▶ **Task brief**
Reproduce all of the material word for word.

═══ Stored rows

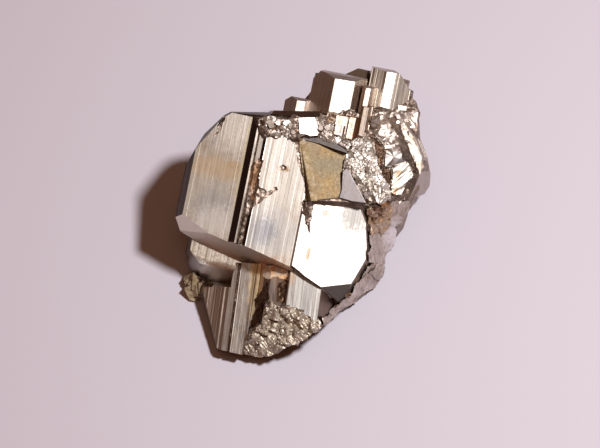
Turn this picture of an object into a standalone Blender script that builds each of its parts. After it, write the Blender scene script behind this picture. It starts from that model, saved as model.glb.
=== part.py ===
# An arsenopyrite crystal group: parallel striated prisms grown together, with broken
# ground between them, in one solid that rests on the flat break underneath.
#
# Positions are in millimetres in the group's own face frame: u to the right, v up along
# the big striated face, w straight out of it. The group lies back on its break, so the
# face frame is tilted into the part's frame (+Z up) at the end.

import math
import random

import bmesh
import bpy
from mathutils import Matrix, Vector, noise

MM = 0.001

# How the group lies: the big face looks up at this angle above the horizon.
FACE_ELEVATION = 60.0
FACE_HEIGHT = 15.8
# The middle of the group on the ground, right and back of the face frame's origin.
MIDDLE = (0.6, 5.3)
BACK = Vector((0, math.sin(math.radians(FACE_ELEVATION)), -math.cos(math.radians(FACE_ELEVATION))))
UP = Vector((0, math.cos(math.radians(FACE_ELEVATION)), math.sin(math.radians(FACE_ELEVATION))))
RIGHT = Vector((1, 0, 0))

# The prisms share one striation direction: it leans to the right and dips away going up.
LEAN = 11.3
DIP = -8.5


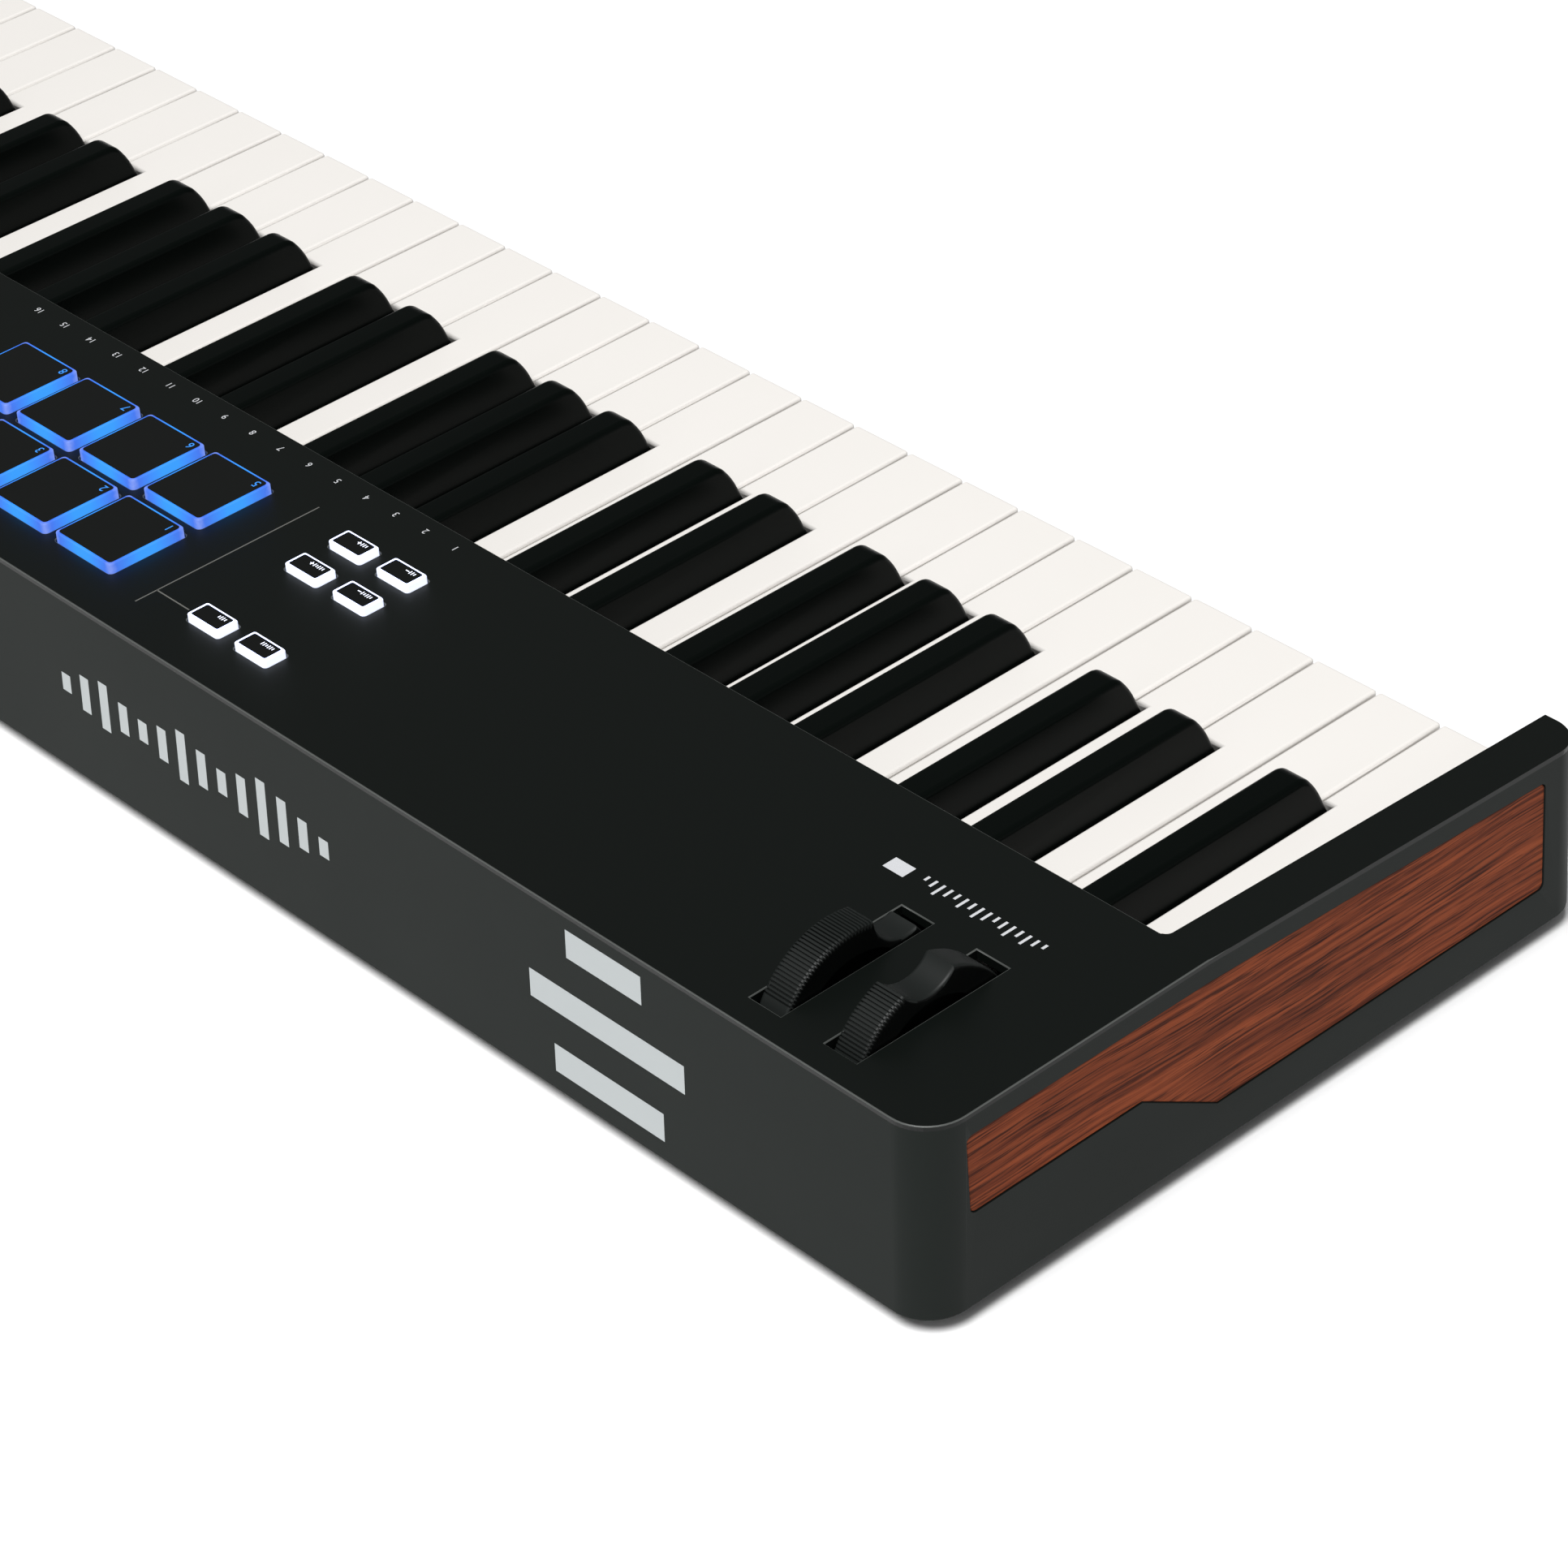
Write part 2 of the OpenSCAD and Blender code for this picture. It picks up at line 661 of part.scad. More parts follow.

══════

▶ **Answer**
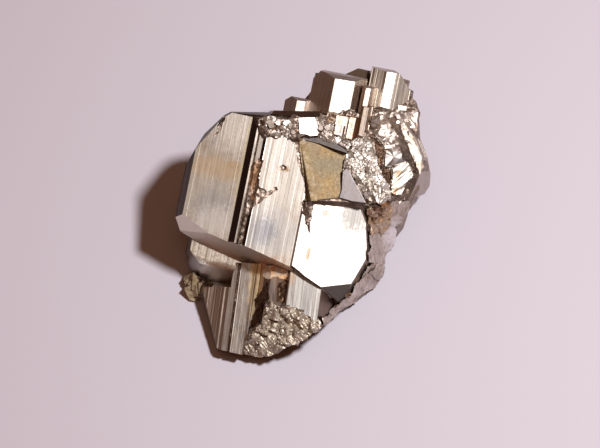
Turn this picture of an object into a standalone Blender script that builds each of its parts. After it, write the Blender scene script behind this picture. It starts from that model, saved as model.glb.
=== part.py ===
# An arsenopyrite crystal group: parallel striated prisms grown together, with broken
# ground between them, in one solid that rests on the flat break underneath.
#
# Positions are in millimetres in the group's own face frame: u to the right, v up along
# the big striated face, w straight out of it. The group lies back on its break, so the
# face frame is tilted into the part's frame (+Z up) at the end.

import math
import random

import bmesh
import bpy
from mathutils import Matrix, Vector, noise

MM = 0.001

# How the group lies: the big face looks up at this angle above the horizon.
FACE_ELEVATION = 60.0
FACE_HEIGHT = 15.8
# The middle of the group on the ground, right and back of the face frame's origin.
MIDDLE = (0.6, 5.3)
BACK = Vector((0, math.sin(math.radians(FACE_ELEVATION)), -math.cos(math.radians(FACE_ELEVATION))))
UP = Vector((0, math.cos(math.radians(FACE_ELEVATION)), math.sin(math.radians(FACE_ELEVATION))))
RIGHT = Vector((1, 0, 0))

# The prisms share one striation direction: it leans to the right and dips away going up.
LEAN = 11.3
DIP = -8.5


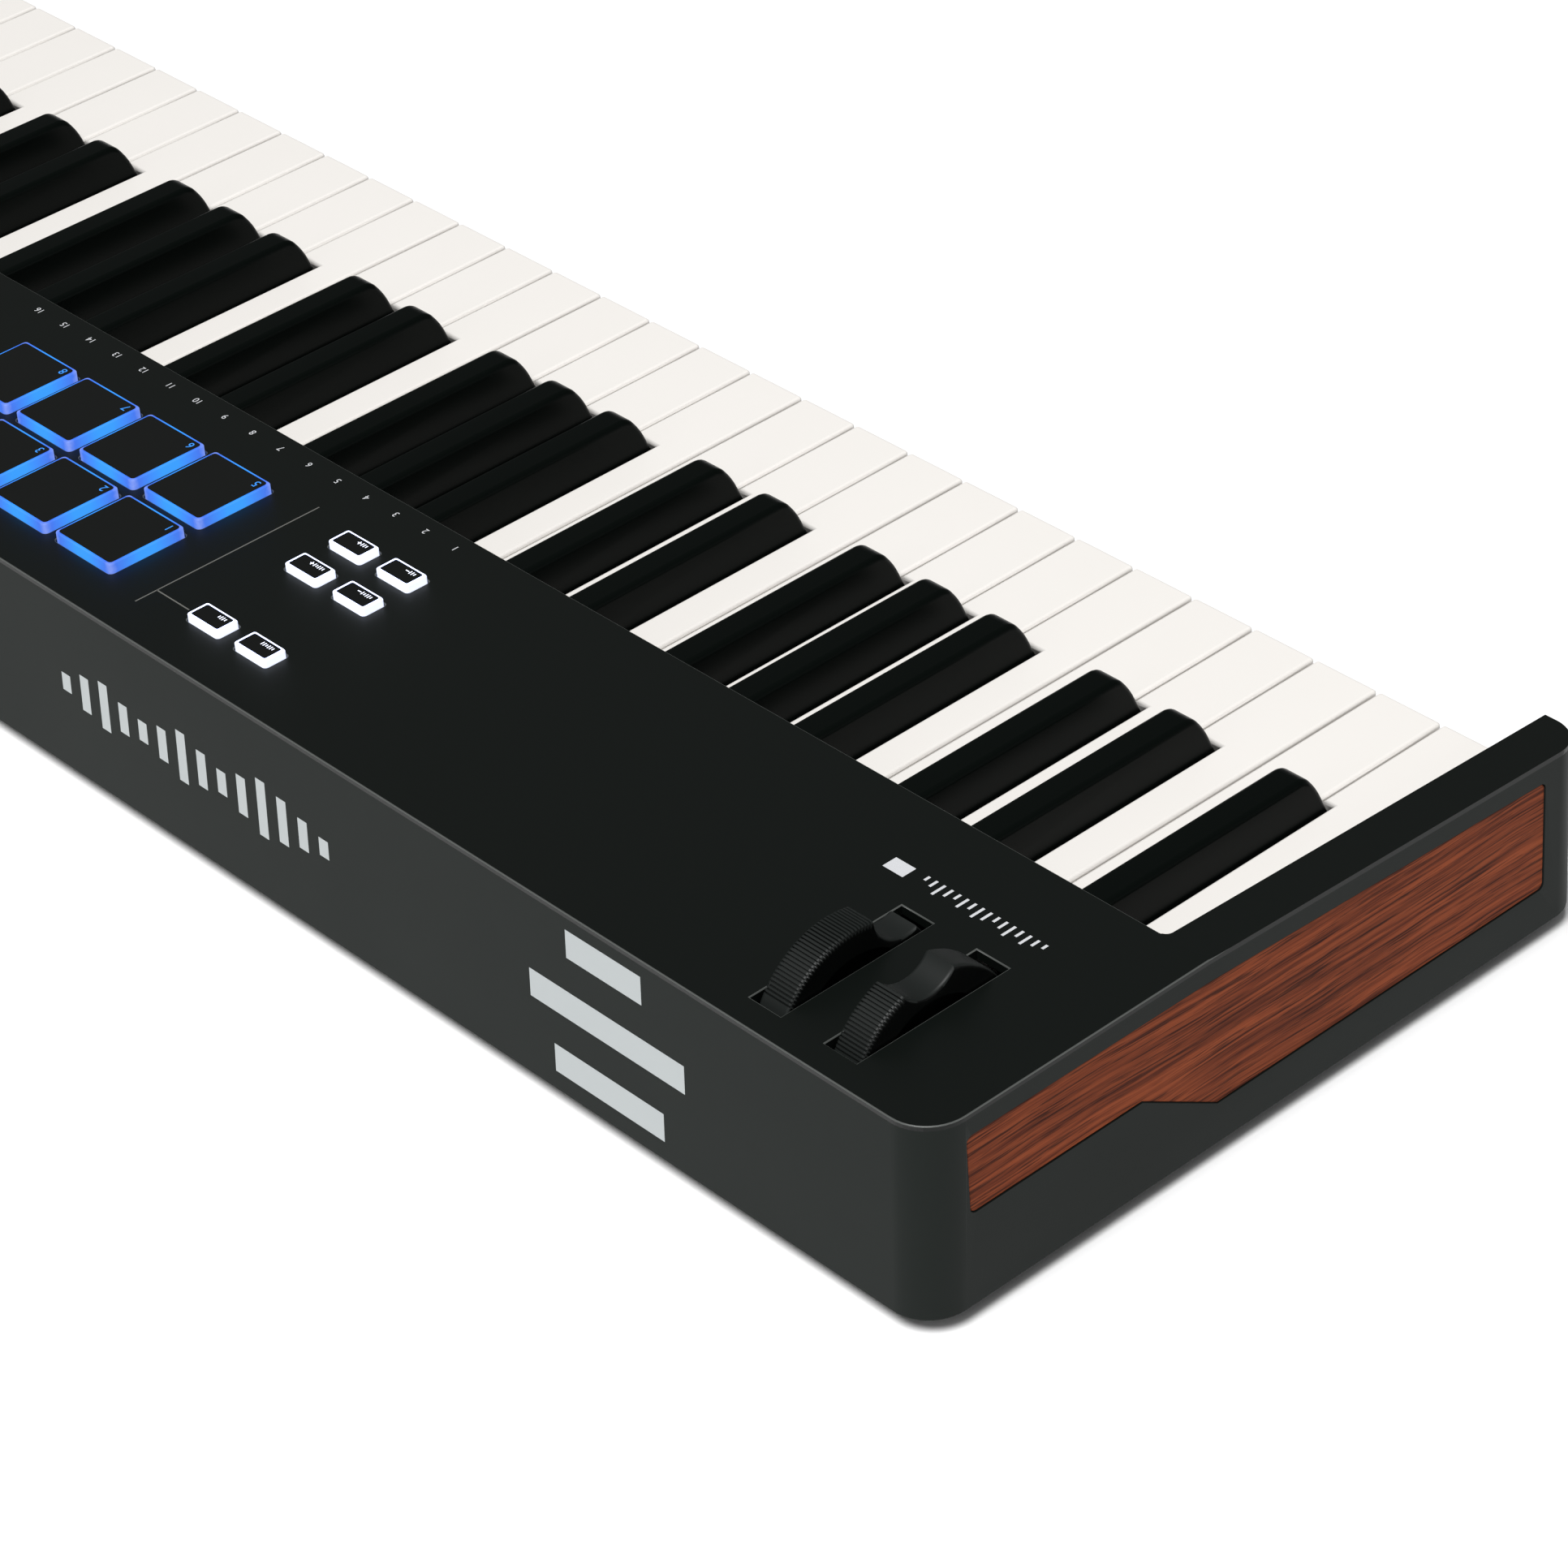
Write part 2 of the OpenSCAD and Blender code for this picture. It picks up at line 661 of part.scad. More parts follow.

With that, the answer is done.